-- START OF DATA SEGMENT --
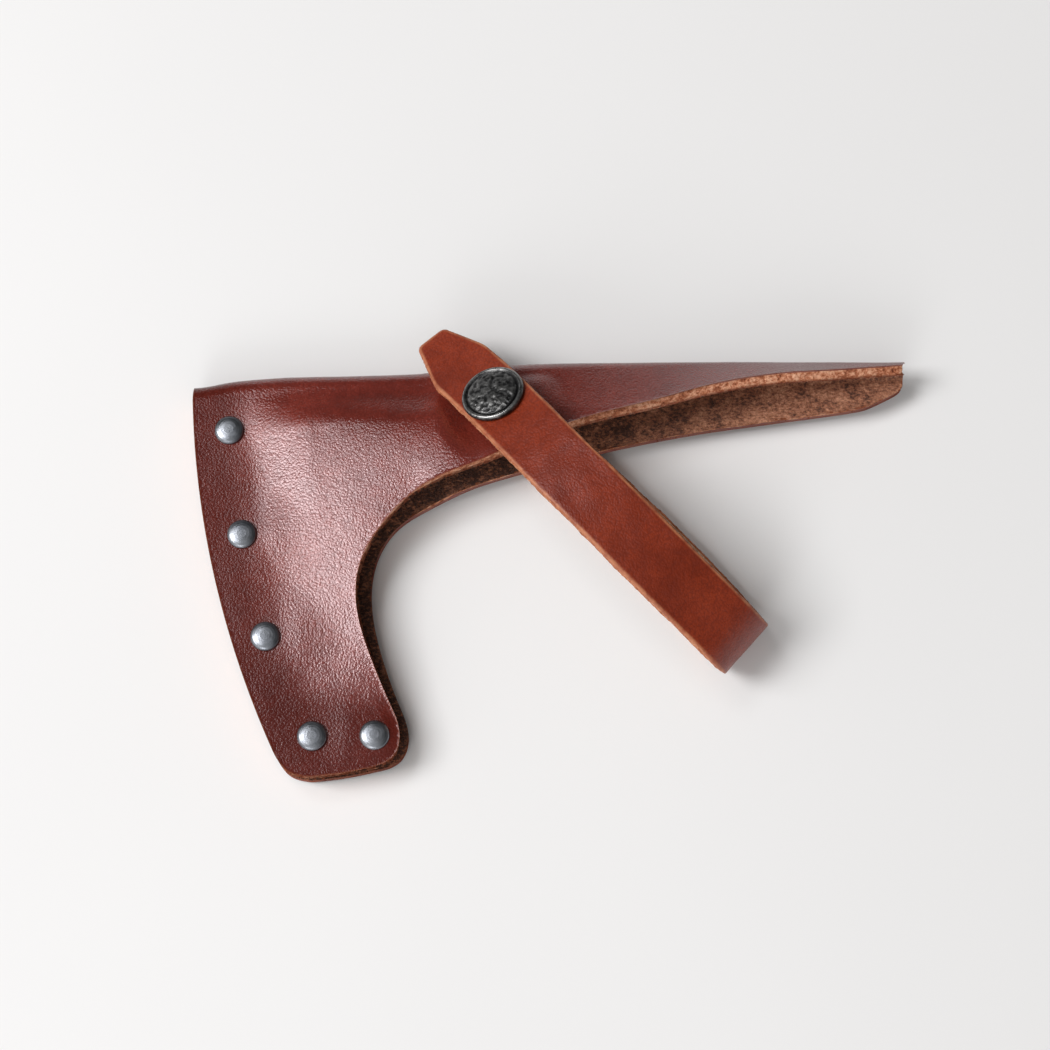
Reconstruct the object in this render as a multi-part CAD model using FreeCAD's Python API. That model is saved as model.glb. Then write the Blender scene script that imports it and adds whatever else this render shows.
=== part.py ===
"""Leather sheath for a hatchet head, closed by a strap with a snap fastener.

The sheath is one folded piece of leather.  It lies on its back panel: the fold runs along +Y's side,
the blade edge is at -X, the long tail is at +X, and the strap crosses it from the snap down to the
bend of its loop.  Units are millimetres.  The origin is under the middle of the whole object.
"""
import FreeCAD, Part
import os
from math import cos, exp, hypot, pi, radians, sin, sqrt

V = FreeCAD.Vector

# ---- driving dimensions --------------------------------------------------------------------------
LEATHER = 2.8                 # thickness of the body leather and of the welt
STRAP_THICK = 2.2
STRAP_WIDTH = 16.0

RIVET_CAP_D = 7.0
RIVET_CAP_H = 1.5             # also the height of the back panel over the ground at the blade
RIVET_TUBE_D = 3.0
RIVET_PIN_D = 2.1
RIVET_HOLE_D = 3.2
RIVETS = [(-76.6, 29.2), (-72.8, 3.4), (-66.6, -21.4), (-55.1, -45.1), (-40.6, -44.9)]
ANCHOR = (-6.6, 32.9)         # rivet that holds the strap's rear end under the back panel

SNAP_CAP_D = 15.2
SNAP_CAP_H = 2.4
SNAP_SOCKET_D = 12.4
SNAP_STUD_D = 5.9
SNAP_STACK = 4.8              # from the panel's grain side to the strap's flesh side
SNAP_HOLE_D = 4.0
SNAP_FLAT = 7.0               # the panel lies flat under the stud out to this radius
SNAP_EASE = 9.0               # and eases back to its own shape over this distance

WELT_WIDTH = 12.0             # band between the panels along the blade edge and the bottom
SLIP = 0.05                   # clearance between a pin and its tube
SEAT_GAP = 0.12               # clearance between a piece and the curved leather it is seated on
STRAP_PLAY = 0.1              # space over the strap's rear end under the back panel

# The folded section along the sheath, each as (x, value), eased between its rows.
FOLD_Y = [(-86, 41.1), (-74.6, 42.9), (-60.6, 43.8), (-40, 44.1), (-1.6, 46.1), (37, 46.7), (86, 46.7)]
BACK_Z = [(-33, RIVET_CAP_H + LEATHER / 2), (-17, RIVET_CAP_H + STRAP_THICK + STRAP_PLAY + LEATHER / 2)]
FOLD_R = [(-75, LEATHER), (-45, 3.2), (-5, 3.6), (86, 3.4)]
RISE_DEG = [(-75, 0), (-45, 10), (-18, 15), (9, 31), (24, 35.5), (49, 52), (60, 56), (86, 53)]
# Plan y that each panel's edge would have if the panel lay flat: how far it runs from the fold.
BACK_EDGE_Y = [(-22, 16.2), (-7, 20.3), (16, 26.4), (37, 30.6), (56, 33.4), (75, 36.2), (86, 38.8)]
FRONT_EDGE_Y = [(-22, 16.2), (-7, 20.3), (16, 26.4), (37, 31.3), (61, 35.3), (86, 40.5)]

# The pocket stands highest along a ridge beside the fold.
RIDGE_Y = [(-75, 38.0), (-50, 34.0), (-25, 28.0)]
RIDGE_RISE = [(-62, 2.6), (-30, 2.8)]    # how much the ridge adds to the pocket's height, along X
RIDGE_ABOVE = 12.0            # how wide it is towards the fold
RIDGE_BELOW = [(-62, 32.0), (-30, 16.0)]    # and towards the bottom, along X
RIDGE_START = 16.0            # distance over which it rises inside the riveted band
RIDGE_END = (-13.0, 20.0)     # x where it has died out before the snap, and over what distance
RIDGE_EASE = 11.0             # distance over which it rises from the fold's arc

# The flat outlines: blade edge as an arc, then the toe, then the mouth up to the neck.
BLADE_ARC = [(-85.4, 40.6), (-80.8, 2.8), (-63.4, -49.0)]
TOE_CORNER = [(-60.3, -52.8), (-55.6, -54.1)]
TOE_BOTTOM = (-48.0, -53.2)
BACK_MOUTH = [(-40.6, -51.7), (-35.2, -49.4), (-33.5, -44.9), (-35.7, -36.9), (-39.9, -25.4),
              (-42.5, -14.0), (-42.0, -3.0), (-37.2, 6.2), (-29.0, 12.0), (-17.0, 17.2), (0.0, 22.2)]
FRONT_MOUTH = [(-40.6, -51.7), (-36.7, -49.6), (-35.3, -45.0), (-37.6, -37.4), (-42.3, -26.0),
               (-45.4, -15.0), (-44.9, -4.8), (-39.8, 4.8), (-31.2, 13.2), (-18.0, 18.8), (0.0, 25.6)]
NECK_X = -1.0                 # right of this the edges follow their own tables
NECK_EASE = 32.0              # and left of it they run out past the blade outlines over this distance
TIP = (85.6, 46.4, 10.0)      # x of the tail's end, y where its rounded corner ends, and its radius

# The strap's middle line from the tab's tip over the snap and the hump, round the bend, and back
# along the ground to its end under the back panel.
STRAP_LINE = [(-28.2, 51.6, 11.6), (-20.4, 42.5, 16.6), (-12.6, 33.3, 22.2), (-5.1, 23.7, 28.0),
              (2.6, 14.4, 31.8), (10.8, 5.6, 33.0), (19.2, -3.0, 32.0), (27.9, -11.1, 28.8),
              (34.8, -16.9, 24.4), (41.9, -22.6, 18.8), (45.5, -24.0, 11.1), (44.7, -20.7, 4.0),
              (40.4, -14.8, 1.1), (32.7, -6.1, 1.1), (24.5, 2.6, 1.1), (14.6, 12.6, 1.1),
              (5.2, 21.8, 1.1), (-1.6, 28.2, 2.55), ANCHOR + (2.65,), (-10.8, 37.0, 2.65)]
SNAP_AT = 2                   # index of the snap in STRAP_LINE
TAB_END_AT = 4
BEND_START_AT = 9
BEND_OUTER_AT = 10
BEND_END_AT = 12
STRAP_TURN = [(0, 40), (90, 50), (125, 48), (150, 43)]   # heading of the strap's width, by length
TAB_CLIP = (12.0, 4.0)        # length of the clipped corners and half width of the blunt tip
PIECE_GAP = 0.3               # between strap pieces that belong to different moving bodies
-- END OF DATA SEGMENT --
● GOAL: Compute the number of lines above that contain the string "object". Reply with that value only.

● RESULT BELOW: 2